▸ Given instruction
Return only the lines between the line holding "collection.objects.link(blazer)" and the line holding "obj.data.transform(world)", the two boundary lines included, exactly as they appear.

===== Raw data

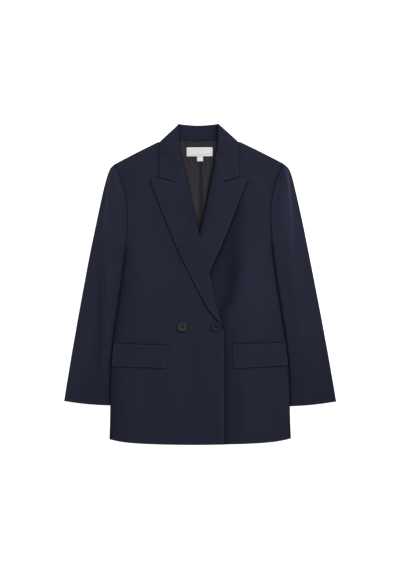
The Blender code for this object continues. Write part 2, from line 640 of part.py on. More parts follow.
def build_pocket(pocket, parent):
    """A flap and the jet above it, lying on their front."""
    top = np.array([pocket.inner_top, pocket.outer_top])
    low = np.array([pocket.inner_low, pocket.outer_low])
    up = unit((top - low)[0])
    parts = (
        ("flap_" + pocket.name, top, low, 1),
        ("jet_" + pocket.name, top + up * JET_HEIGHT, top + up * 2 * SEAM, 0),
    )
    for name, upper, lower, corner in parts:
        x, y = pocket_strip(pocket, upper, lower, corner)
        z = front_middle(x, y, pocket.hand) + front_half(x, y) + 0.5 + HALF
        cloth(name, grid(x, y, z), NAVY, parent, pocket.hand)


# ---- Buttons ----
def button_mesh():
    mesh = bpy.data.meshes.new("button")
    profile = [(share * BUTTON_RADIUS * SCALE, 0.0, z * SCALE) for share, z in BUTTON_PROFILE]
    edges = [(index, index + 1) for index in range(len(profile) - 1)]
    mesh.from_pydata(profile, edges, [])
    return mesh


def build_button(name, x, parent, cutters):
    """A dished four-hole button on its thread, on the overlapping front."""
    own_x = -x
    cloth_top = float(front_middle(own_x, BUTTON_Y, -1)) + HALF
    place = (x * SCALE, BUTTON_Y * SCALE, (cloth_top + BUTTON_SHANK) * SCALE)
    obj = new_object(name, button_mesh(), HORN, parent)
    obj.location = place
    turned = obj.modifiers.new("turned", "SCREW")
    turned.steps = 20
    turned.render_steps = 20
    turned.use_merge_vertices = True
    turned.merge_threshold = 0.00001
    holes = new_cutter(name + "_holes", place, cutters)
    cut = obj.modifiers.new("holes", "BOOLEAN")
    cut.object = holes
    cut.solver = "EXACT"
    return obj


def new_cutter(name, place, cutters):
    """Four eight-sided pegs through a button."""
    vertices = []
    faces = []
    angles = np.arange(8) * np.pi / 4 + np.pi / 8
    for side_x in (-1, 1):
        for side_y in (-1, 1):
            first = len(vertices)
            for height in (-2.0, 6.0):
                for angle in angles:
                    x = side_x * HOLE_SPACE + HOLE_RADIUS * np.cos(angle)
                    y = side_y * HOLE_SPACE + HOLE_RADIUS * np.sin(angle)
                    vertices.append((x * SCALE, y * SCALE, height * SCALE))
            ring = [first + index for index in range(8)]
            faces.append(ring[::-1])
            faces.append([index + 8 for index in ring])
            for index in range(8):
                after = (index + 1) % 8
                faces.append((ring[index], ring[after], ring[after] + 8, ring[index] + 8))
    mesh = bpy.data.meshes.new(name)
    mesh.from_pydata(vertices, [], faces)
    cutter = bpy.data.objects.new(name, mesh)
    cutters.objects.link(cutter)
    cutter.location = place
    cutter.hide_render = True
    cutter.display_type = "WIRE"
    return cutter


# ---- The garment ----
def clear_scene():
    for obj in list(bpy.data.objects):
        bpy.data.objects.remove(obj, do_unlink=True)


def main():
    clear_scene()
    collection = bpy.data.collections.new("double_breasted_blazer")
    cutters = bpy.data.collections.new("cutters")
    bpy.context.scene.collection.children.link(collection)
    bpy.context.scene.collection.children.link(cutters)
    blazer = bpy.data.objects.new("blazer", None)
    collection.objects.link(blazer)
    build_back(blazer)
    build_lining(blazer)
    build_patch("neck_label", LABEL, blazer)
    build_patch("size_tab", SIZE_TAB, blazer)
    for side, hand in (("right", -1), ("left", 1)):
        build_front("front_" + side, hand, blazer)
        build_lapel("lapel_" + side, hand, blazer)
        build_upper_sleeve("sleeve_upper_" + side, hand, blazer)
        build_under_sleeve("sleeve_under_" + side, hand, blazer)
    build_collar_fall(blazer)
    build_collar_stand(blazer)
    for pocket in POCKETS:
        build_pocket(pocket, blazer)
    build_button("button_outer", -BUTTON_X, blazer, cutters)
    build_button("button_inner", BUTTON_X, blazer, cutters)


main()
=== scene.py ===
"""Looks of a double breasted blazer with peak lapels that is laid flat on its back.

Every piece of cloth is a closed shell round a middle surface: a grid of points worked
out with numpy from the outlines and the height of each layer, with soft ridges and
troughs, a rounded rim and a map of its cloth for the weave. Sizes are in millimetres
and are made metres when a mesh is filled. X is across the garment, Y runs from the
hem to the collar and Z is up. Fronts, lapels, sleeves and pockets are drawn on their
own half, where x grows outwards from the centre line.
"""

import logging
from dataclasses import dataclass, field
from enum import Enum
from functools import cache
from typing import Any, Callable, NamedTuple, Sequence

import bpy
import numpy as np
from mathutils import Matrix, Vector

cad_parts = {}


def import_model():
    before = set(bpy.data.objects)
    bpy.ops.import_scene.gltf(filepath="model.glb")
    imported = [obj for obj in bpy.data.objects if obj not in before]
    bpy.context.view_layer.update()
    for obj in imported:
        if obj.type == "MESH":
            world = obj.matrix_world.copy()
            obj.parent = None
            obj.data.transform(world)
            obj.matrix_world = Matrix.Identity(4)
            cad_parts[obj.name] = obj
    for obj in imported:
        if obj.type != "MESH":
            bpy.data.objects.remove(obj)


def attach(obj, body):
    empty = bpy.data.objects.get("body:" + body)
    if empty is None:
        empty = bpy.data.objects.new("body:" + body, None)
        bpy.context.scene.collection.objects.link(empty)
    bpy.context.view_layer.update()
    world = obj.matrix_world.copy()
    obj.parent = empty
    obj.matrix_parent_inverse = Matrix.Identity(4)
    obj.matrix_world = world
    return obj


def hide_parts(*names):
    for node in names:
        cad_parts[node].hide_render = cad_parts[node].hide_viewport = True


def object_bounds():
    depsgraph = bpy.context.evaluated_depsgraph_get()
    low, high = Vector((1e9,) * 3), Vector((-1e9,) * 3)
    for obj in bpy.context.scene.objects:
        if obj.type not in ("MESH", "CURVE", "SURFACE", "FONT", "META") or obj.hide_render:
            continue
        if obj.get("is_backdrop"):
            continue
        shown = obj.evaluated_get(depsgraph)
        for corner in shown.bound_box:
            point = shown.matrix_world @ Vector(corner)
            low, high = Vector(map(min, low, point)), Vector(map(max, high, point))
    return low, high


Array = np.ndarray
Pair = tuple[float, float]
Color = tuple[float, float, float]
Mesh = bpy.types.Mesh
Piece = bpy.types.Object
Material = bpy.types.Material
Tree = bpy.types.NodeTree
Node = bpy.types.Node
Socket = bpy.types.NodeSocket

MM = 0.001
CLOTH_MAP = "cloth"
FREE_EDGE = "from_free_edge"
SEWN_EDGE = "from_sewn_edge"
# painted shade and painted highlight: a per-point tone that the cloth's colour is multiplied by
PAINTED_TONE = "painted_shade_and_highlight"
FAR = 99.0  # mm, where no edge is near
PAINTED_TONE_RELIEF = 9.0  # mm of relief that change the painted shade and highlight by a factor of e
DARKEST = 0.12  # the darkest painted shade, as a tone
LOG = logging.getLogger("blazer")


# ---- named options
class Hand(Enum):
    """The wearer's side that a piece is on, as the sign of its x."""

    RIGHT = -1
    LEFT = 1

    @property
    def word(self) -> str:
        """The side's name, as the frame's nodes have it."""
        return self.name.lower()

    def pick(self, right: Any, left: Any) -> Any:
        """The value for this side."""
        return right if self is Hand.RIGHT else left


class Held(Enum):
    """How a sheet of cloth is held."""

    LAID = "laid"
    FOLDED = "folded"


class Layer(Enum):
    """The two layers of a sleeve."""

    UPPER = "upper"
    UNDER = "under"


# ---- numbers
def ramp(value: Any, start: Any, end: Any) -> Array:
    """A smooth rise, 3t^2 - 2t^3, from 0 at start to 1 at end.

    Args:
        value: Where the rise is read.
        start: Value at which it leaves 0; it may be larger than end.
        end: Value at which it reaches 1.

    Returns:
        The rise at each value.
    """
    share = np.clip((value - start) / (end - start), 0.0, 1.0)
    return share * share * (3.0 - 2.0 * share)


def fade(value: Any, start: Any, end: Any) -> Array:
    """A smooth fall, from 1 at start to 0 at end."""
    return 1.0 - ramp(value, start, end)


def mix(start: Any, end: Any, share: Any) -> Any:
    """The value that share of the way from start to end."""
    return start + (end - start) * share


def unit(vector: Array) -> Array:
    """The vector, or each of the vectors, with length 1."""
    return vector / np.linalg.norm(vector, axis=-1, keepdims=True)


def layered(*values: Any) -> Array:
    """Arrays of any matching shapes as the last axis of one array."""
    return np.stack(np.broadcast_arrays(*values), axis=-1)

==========

▸ Reply
    collection.objects.link(blazer)
    build_back(blazer)
    build_lining(blazer)
    build_patch("neck_label", LABEL, blazer)
    build_patch("size_tab", SIZE_TAB, blazer)
    for side, hand in (("right", -1), ("left", 1)):
        build_front("front_" + side, hand, blazer)
        build_lapel("lapel_" + side, hand, blazer)
        build_upper_sleeve("sleeve_upper_" + side, hand, blazer)
        build_under_sleeve("sleeve_under_" + side, hand, blazer)
    build_collar_fall(blazer)
    build_collar_stand(blazer)
    for pocket in POCKETS:
        build_pocket(pocket, blazer)
    build_button("button_outer", -BUTTON_X, blazer, cutters)
    build_button("button_inner", BUTTON_X, blazer, cutters)


main()
=== scene.py ===
"""Looks of a double breasted blazer with peak lapels that is laid flat on its back.

Every piece of cloth is a closed shell round a middle surface: a grid of points worked
out with numpy from the outlines and the height of each layer, with soft ridges and
troughs, a rounded rim and a map of its cloth for the weave. Sizes are in millimetres
and are made metres when a mesh is filled. X is across the garment, Y runs from the
hem to the collar and Z is up. Fronts, lapels, sleeves and pockets are drawn on their
own half, where x grows outwards from the centre line.
"""

import logging
from dataclasses import dataclass, field
from enum import Enum
from functools import cache
from typing import Any, Callable, NamedTuple, Sequence

import bpy
import numpy as np
from mathutils import Matrix, Vector

cad_parts = {}


def import_model():
    before = set(bpy.data.objects)
    bpy.ops.import_scene.gltf(filepath="model.glb")
    imported = [obj for obj in bpy.data.objects if obj not in before]
    bpy.context.view_layer.update()
    for obj in imported:
        if obj.type == "MESH":
            world = obj.matrix_world.copy()
            obj.parent = None
            obj.data.transform(world)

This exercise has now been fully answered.